Я не догадывался, что его уже начали оттеснять, хотя было это так понятно. Он служил Сталину, бывал обласкан. Науку властвовать Сталин изучал с детства, знал, власть нуждается в красивых одеяниях, умел расставлять по сцене главных исполнителей и массовку, не скупился на декорации. Симонов мог сравнивать тот двор и жалкое его подобие. Это было не в его пользу. И международная его известность в определенных кругах была ему теперь как бы в укор: Марков, Сартаков — кто они, кто их знал? Брежневские времена, чиновник вырастал в спасители отечества. Да и не воевал никто из них. А на Симонове, что там ни говори, лежал отсвет победы, читатель его был огромен, его читали и рядовые, и маршалы. И, что не менее важно, читали его жены самых высших руководителей. В дальнейшем, будучи редактором журнала «Знамя», я мог в этом убедиться, когда мы печатали мемуары Симонова «Глазами человека моего поколения».
Для меня в этих мемуарах, в которых он решился сказать всю правду, а печатать при жизни и не пытался, интересней всего был он сам, человек своего времени. Как несвободна была его мысль! Даже когда он писал в стол, как пишут завещания.
Я отдал ему в тот раз верстку романа при Озерове, на следующий день они уезжали в Минск. И понимал, что все это уже впустую: журнал не может ждать, есть график, а выпал из номера — выпал из гнезда.
Помог мне совершенно неожиданно Наиль Бариевич Биккенин. В огромном здании ЦК, где столько этажей и кабинетов и так профессионально разработана система отпасовывать неприятное дело по горизонтали, по вертикали, чтобы не брать ответственности на себя, он занимал весьма небольшую должность: заведующий сектором. Знакомы мы с ним были всего каких-нибудь несколько месяцев: в Колонном зале Дома союзов он подошел ко мне, протянул руку: «Я ваш читатель». Вот он позвонил в цензуру, и роман был напечатан, хотя и покореженный.

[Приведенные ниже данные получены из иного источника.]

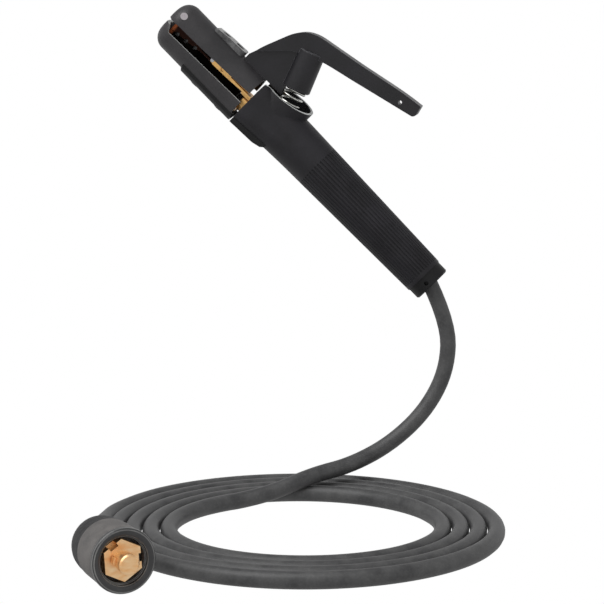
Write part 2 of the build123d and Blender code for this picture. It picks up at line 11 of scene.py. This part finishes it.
import bmesh
import bpy
import numpy as np
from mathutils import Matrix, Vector


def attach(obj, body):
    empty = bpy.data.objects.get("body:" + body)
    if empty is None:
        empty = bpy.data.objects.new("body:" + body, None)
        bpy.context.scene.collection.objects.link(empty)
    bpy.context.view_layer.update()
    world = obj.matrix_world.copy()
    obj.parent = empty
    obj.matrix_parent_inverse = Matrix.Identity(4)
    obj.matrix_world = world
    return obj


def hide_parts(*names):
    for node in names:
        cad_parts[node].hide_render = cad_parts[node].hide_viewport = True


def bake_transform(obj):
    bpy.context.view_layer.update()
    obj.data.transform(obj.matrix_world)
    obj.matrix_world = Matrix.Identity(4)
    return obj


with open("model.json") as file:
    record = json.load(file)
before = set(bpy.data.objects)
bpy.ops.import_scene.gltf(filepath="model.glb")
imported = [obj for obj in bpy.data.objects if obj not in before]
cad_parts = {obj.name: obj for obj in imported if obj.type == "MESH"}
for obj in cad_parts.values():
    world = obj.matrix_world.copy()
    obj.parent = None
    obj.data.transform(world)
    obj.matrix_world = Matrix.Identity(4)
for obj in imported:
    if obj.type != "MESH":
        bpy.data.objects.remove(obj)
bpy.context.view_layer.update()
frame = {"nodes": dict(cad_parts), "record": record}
nodes = frame["nodes"]
MM = 0.001
print("nodes", len(nodes))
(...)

Как-то зимой по делу зашел я к Симонову на дачу. Был я с мороза, в валенках, внес с собой морозный воздух, и, возможно, от этого захотелось ему пройтись, подышать. Он хронически болел легкими, подозревали рак, но рака у него не было. И вот втроем мы шли по улице нашего поселка. Он был в черной, черным мехом отороченной дубленой шубе, в дубленке была и Лариса, его жена. Первым браком она была замужем за поэтом Семеном Гудзенко, это его строки: «Мы не от старости умрем, от старых ран умрем…» Он предсказал свою судьбу. Лариса пошла за него против воли отца, генерала Жадова: Гудзенко был еврей. Кстати, фамилия самого генерала была Жидов, но Сталин, подписывая указ о награждении, счел такую фамилию неподобающей и росчерком пера переименовал его в Жадова.
Мы шли по свежевыпавшему снегу. И морозен, чист был воздух за городом, дышишь и не надышишься. Пробежала лошадь с санями, уронив между полозьев теплый помет. О чем-то мы говорили, я старался смотреть под ноги, чтобы по лицу моему он не увидел, как он изменился. У него уже был тот испуганный взгляд человека, страшащегося в чужих глазах прочесть правду о себе. А изменился он сильно. В белый зимний день при мягком свете желтым, серо-желтым было его лицо, черные тени под глазами, а губы — белые, сухие, шелушащиеся. Он уже не курил, но часто закашливался и сплевывал в снег желтые, будто от никотина, плевки. Потом он лег в Кремлевку. Говорят, ему непрофессионально сделали выкачивание из легких. Но мне кажется, хотя, возможно, я ошибаюсь, он чувствовал, что пережил свое время, это лишало его воли к жизни. Великое это дело: воля к жизни. Знаю по себе.
В начале слова была жизнь
В дождливый день я стоял под грибком в пустом детском садике и ждал из школы Эллу, мою будущую жену. Прозвенел звонок, орда школьников вырвалась на волю, прошло еще какое-то время, она вышла со своим учительским портфелем, и мы вдвоем пошли в ЗАГС. Не знаю, есть ли теперь очереди в это учреждение, тогда были. Нам назначили день, когда прийти регистрироваться: 9-е мая, День Победы. Вот так совпало.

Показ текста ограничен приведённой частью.